I’m going to make a bet with you

I bet you that by the end of this you will be feeling a little foolish.

Why? Because you will undoubtedly have forgotten to vote in our Annual Reinsurance Readers’ Awards

So why not go and do it now before you forget?

I’m not looking for money off you, I’m not after your bank details, I’m not after your email address — I just want you to vote.

And while you’re at it, forward it on to your contacts and work colleagues — this year I want the biggest turnout ever.

Right, now that’s off my chest, let’s get down to business.

This week the global financial bubble deflated a notch further but the reinsurance industry congratulated itself on having dodged the bullet of D&O losses from shareholder class actions against big US financials.

Guy Carp put out a great report on this — so far the big number is a sneeze when set against any self-respecting US Hurricane landfall.

I suppose we all knew that D&O was not a big reinsurer exposure since everyone got cold feet post Enron and Worldcom and the big direct US guys have been slugging it out for market share since 2004.

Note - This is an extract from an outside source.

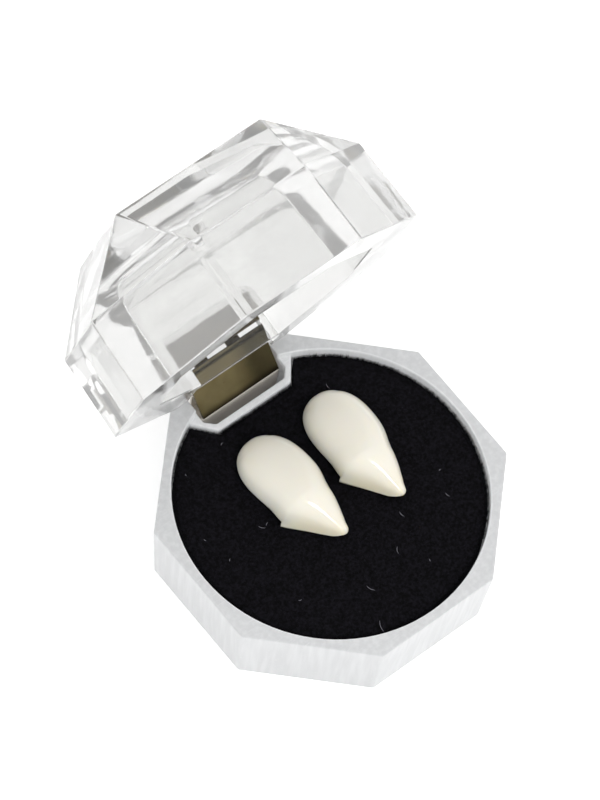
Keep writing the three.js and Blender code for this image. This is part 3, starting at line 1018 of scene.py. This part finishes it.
@dataclass(frozen=True)
class Studio:
    """A white table in soft light, and the camera at the photograph's angle.

    The camera looks at the middle of the box's rim. Its angles and distance, the scale there and the place
    of that point in the 600 by 800 photograph come from fitting the box's corners to the photograph.
    """

    rim_mm: float = 11.1
    azimuth_deg: float = -47.92
    elevation_deg: float = 63.31
    roll_deg: float = 10.41
    distance_mm: float = 757.4
    pixels_per_mm: float = 8.33
    rim_pixel: tuple[float, float] = (331.4, 492.46)
    photo_pixels: tuple[int, int] = (600, 800)
    sensor_mm: float = 36.0
    floor_mm: float = 1500.0
    floor_sides: int = 96
    floor_gap_mm: float = 0.02
    low_light: float = 0.87
    high_light: float = 1.08
    horizon: tuple[float, float] = (-0.05, 0.6)  # the room turns from low to high between these heights
    key_spot: tuple[float, float, float] = (-55, -600, 665)
    key_mm: float = 150
    key_watts: float = 1.9
    bounces: int = 24

    def pose(self) -> tuple[Vector, Vector, Vector, Vector]:
        """Works out where the camera stands and how it is turned.

        Returns:
            Its place in millimetres, and its directions to the right, up and back.
        """
        a, e, r = (math.radians(v) for v in (self.azimuth_deg, self.elevation_deg, self.roll_deg))
        back = Vector((math.sin(a) * math.cos(e), -math.cos(a) * math.cos(e), math.sin(e)))
        level = Vector((math.cos(a), math.sin(a), 0))
        up = back.cross(level)
        right = math.cos(r) * level + math.sin(r) * up
        above = -math.sin(r) * level + math.cos(r) * up
        width, height = self.photo_pixels
        aside = (self.rim_pixel[0] - width / 2) / self.pixels_per_mm
        below = (self.rim_pixel[1] - height / 2) / self.pixels_per_mm
        spot = Vector((0, 0, self.rim_mm)) + back * self.distance_mm - right * aside + above * below
        return spot, right, above, back

    def point_at(self, pixel: tuple[float, float], z: float) -> np.ndarray:
        """Finds what a pixel of the photograph shows on a level plane.

        Args:
            pixel: a place in the 600 by 800 photograph, from its top left.
            z: the plane's height.

        Returns:
            The point, in millimetres.
        """
        spot, right, above, back = self.pose()
        width, height = self.photo_pixels
        scale = self.pixels_per_mm * self.distance_mm
        ray = right * (pixel[0] - width / 2) / scale - above * (pixel[1] - height / 2) / scale - back
        return np.array(spot + ray * ((z - spot.z) / ray.z))

    def camera(self) -> None:
        """Makes the camera from the fitted angles."""
        spot, right, above, back = self.pose()
        height = self.photo_pixels[1]
        data = bpy.data.cameras.new("camera")
        data.sensor_width = self.sensor_mm
        data.lens = self.pixels_per_mm * self.distance_mm / height * self.sensor_mm
        data.clip_start, data.clip_end = 0.01, 20.0
        camera = bpy.data.objects.new("camera", data)
        bpy.context.scene.collection.objects.link(camera)
        turn = Matrix((right, above, back)).transposed().to_4x4()
        camera.matrix_world = Matrix.Translation(spot * MM) @ turn
        bpy.context.scene.camera = camera

    def table(self) -> None:
        """Makes the white table that the box stands on."""
        angle = np.linspace(0, 2 * np.pi, self.floor_sides, endpoint=False)
        ring = np.stack([np.cos(angle), np.sin(angle), 0 * angle], -1) * self.floor_mm
        ring[:, 2] -= self.floor_gap_mm
        mesh = new_mesh("table", ring, [list(range(self.floor_sides))], smooth=False)
        material, _ = new_material(
            "white_light_table",
            Base_Color=linear("f7f7f7"),
            Roughness=0.9,
            Specular_IOR_Level=0.1,
            Emission_Color=linear("ffffff"),
            Emission_Strength=0.3,
        )
        mesh.materials.append(material)
        table = bpy.data.objects.new("table", mesh)
        bpy.context.scene.collection.objects.link(table)

    def lamp(self, name: str, spot: tuple, size: float, watts: float) -> None:
        """Adds a square soft light that faces the box.

        Args:
            name: its name.
            spot: its place, in millimetres.
            size: its side, in millimetres.
            watts: its power.
        """
        data = bpy.data.lights.new(name, "AREA")
        data.energy, data.size = watts, size * MM
        lamp = bpy.data.objects.new(name, data)
        bpy.context.scene.collection.objects.link(lamp)
        lamp.location = Vector(spot) * MM
        lamp.rotation_mode = "QUATERNION"
        lamp.rotation_quaternion = Vector(spot).to_track_quat("Z", "Y")

    def light(self) -> None:
        """Makes the white room, a little greyer low down, and its soft key light."""
        world = bpy.data.worlds.new("white_room")
        bpy.context.scene.world = world
        world.use_nodes = True
        tree = world.node_tree
        tree.nodes.clear()
        place_on = add_node(tree, "ShaderNodeTexCoord")
        parts = add_node(tree, "ShaderNodeSeparateXYZ", {"Vector": place_on.outputs["Generated"]})
        height = add_node(
            tree,
            "ShaderNodeMapRange",
            {"Value": parts.outputs["Z"]},
            From_Min=self.horizon[0],
            From_Max=self.horizon[1],
            interpolation_type="SMOOTHSTEP",
        )
        blend = add_node(
            tree,
            "ShaderNodeMix",
            {"Factor": height.outputs["Result"]},
            data_type="RGBA",
            A=(self.low_light, self.low_light, self.low_light, 1),
            B=(self.high_light, self.high_light, self.high_light, 1),
        )
        glow = add_node(tree, "ShaderNodeBackground", {"Color": blend.outputs["Result"]}, Strength=1.0)
        add_node(tree, "ShaderNodeOutputWorld", {"Surface": glow.outputs["Background"]})
        self.lamp("key", self.key_spot, self.key_mm, self.key_watts)

    def set_up(self) -> None:
        """Makes the whole studio."""
        self.camera()
        self.table()
        self.light()
        scene = bpy.context.scene
        scene.view_settings.view_transform = "Standard"
        scene.cycles.max_bounces = scene.cycles.transmission_bounces = self.bounces


def main() -> None:
    """Builds the pieces in order."""
    logging.basicConfig(level=logging.INFO, format="%(name)s: %(message)s")
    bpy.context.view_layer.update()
    clear = MouldedAcrylic(
        "clear_moulded_acrylic",
        "ebebea",
        "efefee",
        0.06,
        0.79,
        ripple_mm=4.0,
        ripple_depth_mm=0.03,
        window_mm=(7.5, 20.0),
    ).make()
    cloudy = MouldedAcrylic("satin_moulded_acrylic", "dfe0e1", "eaebec", 0.3, 0.35, painted_glow=0.13).make()
    for shell, finish in (
        (ClearShell("base_shell", "clear_base", Body.BASE), cloudy),
        (ClearShell("lid_shell", "clear_lid", Body.LID), clear),
    ):
        log.info("%s is made", shell.build(finish).name)
    resin = IvoryResin().make()
    for cap in (FangCap("fang_left", -3.85, 4.1), FangCap("fang_right", 6.75, -2.2)):
        log.info("%s is made", cap.build(resin).name)
    flock = BlackFlock().make()
    pad = FlockedPad()
    log.info("%s is made", pad.body(flock).name)
    log.info("%s is made", pad.coat(flock).name)
    studio = Studio()
    log.info("%s is made", Lint().build(studio, Dust().make()).name)
    log.info("dressed: %s", ", ".join(SheetHinge().dress()))
    studio.set_up()


if __name__ == "__main__":
    main()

But with all this, maybe it’s a case of dodging a bullet to run slap into a bazooka round.

It’s sometimes easy to forget that the proximate cause of the credit crunch is the default by mortgagees on their home loans and that this is the trigger for a global economic slowdown.

It’s a beauty isn’t it? People at the bottom can’t pay back some loans, triggering defaults right up the food chain and forcing up inter-bank lending rates. Whoops! Higher bank rates end up causing more defaults — lending is again dented and risk premiums rise further and trigger further waves of default — and round we go again.

Bung in falling house prices and the prospect of a stockmarket slump as earnings top out, led down first by financials and construction, then retail, and followed by pretty much everything else, except perhaps defence and resource stocks and anyone who still thinks this doesn’t affect the wider economy is losing the plot.

What reinsurers should be worried about are more traditional lines, not a bunch of shareholders suing a load of directors for frittering their money away on ropey experimental paper instruments.

Does anyone who worked in the UK market in the early 1990s remember private mortgage insurance? Well start looking at your Mortgage Guaranty numbers, guys, and start worrying.

How about mortgage payment protection business? The outlook for employment is hardly rosy, is it? How many more US construction workers, mortgage brokers and real estate agents are going to get laid off in the next 12 months?

And what about bonding and surety, or just plain old ‘credit’? The leg bone of credit is connected to the thigh bone around about here and we know that credit is crunching. Bones do not tend to crunch in isolation. It is only a matter of time now before a big property developer files for chapter 11.

CAR/EAR — bit of a no-brainer here, but big government infrastructure projects may take up the slack — so we won’t worry too much.

But we also know that empty, in arrears or repossessed buildings have a dreadful habit of burning down — one for the property guys to worry about.

I reckon before this downturn is done it will bring a little bit of misery for everyone.

We often boast about working in a non-correlating industry that has its own independent business cycle, but we ignore our relationship with the wider economy at our peril.

PS. Forgot to vote? Bet you’re feeling silly now!